Prompt:
Copy out all lines where "names" appears.

===============

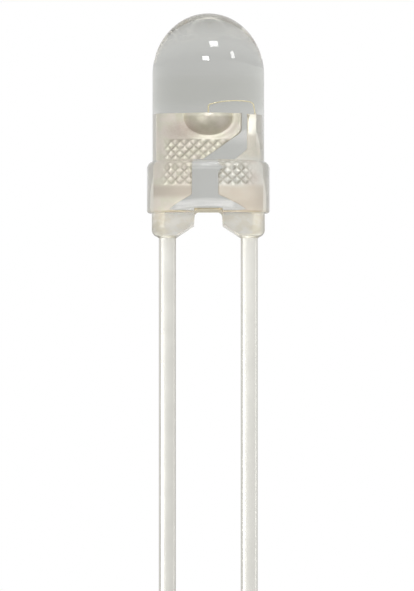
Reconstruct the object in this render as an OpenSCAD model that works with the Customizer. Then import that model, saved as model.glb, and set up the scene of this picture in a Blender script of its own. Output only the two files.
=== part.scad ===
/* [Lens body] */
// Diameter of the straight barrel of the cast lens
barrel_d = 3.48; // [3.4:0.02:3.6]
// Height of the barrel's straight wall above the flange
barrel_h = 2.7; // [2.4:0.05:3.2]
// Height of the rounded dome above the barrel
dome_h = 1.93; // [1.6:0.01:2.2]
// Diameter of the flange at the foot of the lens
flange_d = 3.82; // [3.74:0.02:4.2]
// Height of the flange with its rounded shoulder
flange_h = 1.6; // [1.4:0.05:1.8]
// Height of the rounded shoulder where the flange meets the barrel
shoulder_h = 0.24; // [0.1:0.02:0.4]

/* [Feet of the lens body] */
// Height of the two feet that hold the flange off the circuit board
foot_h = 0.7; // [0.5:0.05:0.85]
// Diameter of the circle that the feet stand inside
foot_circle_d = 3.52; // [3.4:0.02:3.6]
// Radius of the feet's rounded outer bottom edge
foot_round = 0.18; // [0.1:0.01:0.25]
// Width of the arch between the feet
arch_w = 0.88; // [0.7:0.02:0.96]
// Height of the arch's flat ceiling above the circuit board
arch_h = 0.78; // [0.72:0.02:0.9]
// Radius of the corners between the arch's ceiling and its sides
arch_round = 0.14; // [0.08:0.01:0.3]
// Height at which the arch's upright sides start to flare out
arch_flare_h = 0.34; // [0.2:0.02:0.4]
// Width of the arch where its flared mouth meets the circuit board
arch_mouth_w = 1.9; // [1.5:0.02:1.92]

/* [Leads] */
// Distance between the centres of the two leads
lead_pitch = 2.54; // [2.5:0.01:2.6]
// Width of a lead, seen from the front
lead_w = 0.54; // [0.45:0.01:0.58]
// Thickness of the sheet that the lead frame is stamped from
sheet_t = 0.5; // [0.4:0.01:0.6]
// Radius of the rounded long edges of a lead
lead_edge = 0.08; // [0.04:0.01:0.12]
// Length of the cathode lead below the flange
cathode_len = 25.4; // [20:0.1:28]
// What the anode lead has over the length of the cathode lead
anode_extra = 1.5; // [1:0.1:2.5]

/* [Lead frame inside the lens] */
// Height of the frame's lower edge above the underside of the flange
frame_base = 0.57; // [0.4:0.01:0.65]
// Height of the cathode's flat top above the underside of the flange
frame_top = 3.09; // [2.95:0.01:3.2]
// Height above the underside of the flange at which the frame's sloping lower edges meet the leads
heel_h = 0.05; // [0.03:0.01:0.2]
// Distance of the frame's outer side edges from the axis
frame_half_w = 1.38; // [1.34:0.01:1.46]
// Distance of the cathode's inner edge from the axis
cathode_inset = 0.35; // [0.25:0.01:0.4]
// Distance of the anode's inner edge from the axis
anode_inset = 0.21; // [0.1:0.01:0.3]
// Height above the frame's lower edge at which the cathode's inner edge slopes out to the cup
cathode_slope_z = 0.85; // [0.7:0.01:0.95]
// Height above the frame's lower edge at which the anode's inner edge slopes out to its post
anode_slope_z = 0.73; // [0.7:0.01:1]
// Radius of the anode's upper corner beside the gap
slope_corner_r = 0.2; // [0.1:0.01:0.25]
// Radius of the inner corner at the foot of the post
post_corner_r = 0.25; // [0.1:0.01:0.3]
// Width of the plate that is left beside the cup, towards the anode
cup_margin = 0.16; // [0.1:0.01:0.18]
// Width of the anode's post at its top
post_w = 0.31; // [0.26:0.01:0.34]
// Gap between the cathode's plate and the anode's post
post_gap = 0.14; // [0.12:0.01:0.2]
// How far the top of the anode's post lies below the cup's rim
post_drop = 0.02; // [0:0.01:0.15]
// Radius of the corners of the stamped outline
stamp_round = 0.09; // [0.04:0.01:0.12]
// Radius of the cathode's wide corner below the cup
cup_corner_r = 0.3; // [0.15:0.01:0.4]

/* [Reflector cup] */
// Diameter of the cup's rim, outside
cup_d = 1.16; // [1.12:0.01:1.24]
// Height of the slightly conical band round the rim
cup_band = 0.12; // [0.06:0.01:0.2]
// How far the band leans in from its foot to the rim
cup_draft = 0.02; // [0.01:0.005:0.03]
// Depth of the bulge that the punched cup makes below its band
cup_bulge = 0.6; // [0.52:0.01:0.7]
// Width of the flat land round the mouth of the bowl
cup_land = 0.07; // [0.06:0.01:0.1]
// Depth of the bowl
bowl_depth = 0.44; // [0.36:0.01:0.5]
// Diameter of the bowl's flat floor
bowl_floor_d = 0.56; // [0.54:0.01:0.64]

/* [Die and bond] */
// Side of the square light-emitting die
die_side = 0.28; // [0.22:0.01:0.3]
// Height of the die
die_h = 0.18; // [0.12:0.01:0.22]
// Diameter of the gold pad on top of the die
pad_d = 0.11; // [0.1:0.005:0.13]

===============

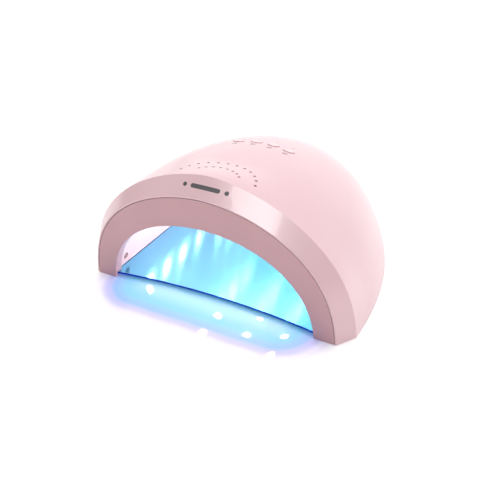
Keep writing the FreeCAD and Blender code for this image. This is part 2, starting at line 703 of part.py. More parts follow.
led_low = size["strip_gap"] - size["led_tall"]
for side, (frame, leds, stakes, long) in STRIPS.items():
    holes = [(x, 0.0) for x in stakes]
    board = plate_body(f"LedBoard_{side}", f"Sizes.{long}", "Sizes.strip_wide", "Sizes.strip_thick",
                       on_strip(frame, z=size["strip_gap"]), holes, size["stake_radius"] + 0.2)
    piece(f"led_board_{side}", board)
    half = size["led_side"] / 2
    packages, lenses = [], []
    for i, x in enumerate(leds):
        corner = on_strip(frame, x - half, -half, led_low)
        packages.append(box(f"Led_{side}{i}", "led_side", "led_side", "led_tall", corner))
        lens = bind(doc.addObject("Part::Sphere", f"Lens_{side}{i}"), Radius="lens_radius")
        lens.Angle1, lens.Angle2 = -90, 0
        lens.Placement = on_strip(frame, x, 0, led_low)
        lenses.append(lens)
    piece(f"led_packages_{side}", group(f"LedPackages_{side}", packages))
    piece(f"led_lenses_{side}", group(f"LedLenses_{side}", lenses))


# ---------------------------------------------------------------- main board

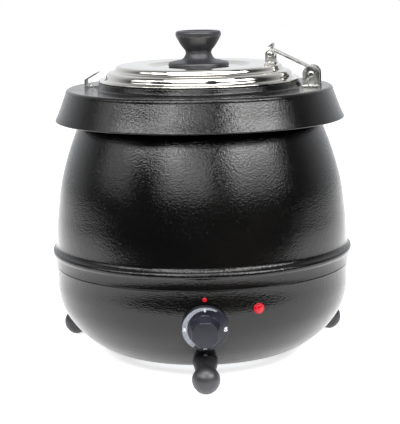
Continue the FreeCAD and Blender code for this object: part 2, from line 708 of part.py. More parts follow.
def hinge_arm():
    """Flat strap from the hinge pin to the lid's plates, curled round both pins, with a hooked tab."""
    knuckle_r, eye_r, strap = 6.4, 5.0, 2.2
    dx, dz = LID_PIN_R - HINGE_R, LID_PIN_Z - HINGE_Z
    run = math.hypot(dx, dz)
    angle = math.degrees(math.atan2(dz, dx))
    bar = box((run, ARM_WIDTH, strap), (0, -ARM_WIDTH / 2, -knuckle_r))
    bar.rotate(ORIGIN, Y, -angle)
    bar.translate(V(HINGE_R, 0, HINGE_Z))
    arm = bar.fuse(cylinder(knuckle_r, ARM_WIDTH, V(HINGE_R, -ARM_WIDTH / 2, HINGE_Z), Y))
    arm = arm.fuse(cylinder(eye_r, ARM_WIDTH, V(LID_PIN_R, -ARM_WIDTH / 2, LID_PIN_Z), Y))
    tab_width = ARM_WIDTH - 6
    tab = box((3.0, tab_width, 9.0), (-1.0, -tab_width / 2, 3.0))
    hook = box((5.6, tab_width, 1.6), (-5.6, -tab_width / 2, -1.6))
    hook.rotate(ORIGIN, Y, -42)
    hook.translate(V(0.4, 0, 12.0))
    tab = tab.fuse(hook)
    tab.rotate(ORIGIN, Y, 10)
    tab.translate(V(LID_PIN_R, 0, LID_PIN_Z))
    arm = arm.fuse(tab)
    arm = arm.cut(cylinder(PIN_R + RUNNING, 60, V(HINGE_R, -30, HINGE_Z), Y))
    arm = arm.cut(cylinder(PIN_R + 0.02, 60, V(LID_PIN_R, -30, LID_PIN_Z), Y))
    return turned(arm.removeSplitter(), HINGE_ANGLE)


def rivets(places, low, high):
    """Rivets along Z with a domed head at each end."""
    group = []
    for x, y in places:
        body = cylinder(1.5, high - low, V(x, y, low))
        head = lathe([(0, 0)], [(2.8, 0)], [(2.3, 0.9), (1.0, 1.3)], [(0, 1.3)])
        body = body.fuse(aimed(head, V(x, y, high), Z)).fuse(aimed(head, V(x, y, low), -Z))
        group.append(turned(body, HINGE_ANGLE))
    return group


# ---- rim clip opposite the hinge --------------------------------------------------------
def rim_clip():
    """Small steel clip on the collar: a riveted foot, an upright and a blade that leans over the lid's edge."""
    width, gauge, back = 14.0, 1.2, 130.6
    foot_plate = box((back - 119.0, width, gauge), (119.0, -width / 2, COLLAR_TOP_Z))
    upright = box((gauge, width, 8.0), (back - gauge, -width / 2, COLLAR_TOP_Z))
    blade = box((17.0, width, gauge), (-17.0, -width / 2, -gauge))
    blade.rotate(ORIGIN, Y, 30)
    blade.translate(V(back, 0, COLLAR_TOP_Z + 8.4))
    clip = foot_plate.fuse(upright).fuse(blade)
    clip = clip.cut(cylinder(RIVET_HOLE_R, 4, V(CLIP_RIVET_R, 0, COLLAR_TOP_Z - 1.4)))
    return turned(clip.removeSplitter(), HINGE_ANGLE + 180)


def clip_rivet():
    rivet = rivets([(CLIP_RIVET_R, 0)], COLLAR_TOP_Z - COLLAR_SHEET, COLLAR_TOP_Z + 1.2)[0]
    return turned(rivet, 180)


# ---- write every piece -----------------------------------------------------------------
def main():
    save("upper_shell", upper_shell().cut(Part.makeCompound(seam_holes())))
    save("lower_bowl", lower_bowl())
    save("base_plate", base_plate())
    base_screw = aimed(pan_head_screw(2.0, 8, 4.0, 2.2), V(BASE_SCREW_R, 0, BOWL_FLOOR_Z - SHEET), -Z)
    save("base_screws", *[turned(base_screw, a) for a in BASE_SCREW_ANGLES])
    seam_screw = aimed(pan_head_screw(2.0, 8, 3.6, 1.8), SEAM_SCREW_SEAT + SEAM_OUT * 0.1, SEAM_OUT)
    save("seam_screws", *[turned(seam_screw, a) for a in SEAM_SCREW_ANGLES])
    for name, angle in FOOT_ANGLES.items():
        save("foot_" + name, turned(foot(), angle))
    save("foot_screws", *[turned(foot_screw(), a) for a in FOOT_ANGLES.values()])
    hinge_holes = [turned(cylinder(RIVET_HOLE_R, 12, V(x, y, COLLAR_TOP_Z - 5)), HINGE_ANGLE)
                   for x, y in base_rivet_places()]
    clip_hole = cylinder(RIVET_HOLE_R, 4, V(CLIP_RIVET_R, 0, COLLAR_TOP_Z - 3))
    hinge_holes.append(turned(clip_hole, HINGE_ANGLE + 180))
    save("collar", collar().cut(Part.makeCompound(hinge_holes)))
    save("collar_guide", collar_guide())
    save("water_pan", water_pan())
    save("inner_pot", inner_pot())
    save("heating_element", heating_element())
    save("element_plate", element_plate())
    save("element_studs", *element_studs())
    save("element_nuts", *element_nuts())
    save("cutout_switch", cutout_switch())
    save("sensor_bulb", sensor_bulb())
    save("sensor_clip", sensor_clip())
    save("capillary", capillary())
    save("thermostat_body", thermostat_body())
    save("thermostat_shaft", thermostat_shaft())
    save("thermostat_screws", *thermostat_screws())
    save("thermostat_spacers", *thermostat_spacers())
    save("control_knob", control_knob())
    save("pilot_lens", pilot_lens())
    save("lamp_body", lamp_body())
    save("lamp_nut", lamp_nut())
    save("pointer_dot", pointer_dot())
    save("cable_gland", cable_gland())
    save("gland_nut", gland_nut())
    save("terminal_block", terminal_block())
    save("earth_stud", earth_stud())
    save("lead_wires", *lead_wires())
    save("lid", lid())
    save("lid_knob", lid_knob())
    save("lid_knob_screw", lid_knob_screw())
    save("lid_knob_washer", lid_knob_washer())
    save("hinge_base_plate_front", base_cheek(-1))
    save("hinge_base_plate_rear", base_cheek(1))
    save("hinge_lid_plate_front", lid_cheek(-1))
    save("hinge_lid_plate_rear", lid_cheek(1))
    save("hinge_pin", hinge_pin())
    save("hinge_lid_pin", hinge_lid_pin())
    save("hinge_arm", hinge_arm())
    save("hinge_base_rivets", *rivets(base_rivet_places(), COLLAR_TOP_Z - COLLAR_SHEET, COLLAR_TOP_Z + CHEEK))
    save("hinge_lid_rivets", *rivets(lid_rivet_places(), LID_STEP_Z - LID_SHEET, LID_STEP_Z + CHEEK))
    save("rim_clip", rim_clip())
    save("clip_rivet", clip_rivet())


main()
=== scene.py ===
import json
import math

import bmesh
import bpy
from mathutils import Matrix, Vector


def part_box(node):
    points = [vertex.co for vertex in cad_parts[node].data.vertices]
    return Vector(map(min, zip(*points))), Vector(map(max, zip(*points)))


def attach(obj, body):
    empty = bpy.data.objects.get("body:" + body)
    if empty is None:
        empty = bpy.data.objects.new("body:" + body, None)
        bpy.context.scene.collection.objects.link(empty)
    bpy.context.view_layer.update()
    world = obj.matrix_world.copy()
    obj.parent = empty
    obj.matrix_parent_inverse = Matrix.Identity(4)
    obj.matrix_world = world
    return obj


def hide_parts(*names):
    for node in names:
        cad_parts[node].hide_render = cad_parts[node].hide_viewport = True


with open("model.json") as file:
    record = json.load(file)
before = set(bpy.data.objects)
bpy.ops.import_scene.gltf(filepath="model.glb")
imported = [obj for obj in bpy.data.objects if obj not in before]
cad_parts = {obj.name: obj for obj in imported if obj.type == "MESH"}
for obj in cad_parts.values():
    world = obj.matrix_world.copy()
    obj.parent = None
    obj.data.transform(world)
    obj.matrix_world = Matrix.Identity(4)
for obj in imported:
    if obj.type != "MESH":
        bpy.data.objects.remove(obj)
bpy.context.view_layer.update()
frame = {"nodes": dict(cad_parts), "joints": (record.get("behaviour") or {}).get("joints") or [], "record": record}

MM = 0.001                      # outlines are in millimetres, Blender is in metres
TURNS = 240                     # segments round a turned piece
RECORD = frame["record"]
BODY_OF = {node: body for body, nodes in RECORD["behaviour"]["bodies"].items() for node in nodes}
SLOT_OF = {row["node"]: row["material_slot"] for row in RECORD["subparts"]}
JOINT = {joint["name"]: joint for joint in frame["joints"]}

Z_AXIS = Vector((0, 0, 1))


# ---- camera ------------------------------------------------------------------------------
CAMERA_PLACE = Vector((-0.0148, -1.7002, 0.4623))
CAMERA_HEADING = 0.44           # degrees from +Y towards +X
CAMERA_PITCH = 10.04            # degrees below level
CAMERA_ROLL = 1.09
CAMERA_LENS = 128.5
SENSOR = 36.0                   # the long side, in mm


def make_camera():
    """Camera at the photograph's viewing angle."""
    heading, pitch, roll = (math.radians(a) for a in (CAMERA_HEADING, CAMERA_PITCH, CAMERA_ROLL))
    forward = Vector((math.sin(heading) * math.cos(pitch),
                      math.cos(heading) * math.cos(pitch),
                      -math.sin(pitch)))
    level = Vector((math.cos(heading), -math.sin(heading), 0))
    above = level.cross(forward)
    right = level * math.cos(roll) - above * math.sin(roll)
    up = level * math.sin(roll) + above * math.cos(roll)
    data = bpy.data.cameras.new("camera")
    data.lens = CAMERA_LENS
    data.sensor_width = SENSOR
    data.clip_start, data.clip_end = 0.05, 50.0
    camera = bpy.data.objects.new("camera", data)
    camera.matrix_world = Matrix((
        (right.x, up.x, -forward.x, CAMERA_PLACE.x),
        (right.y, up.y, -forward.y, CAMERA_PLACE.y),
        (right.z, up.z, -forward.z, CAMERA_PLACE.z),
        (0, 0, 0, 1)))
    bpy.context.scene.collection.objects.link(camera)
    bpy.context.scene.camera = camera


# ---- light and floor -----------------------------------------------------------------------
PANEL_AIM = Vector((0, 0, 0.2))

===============

Final answer:
def hide_parts(*names):
    for node in names:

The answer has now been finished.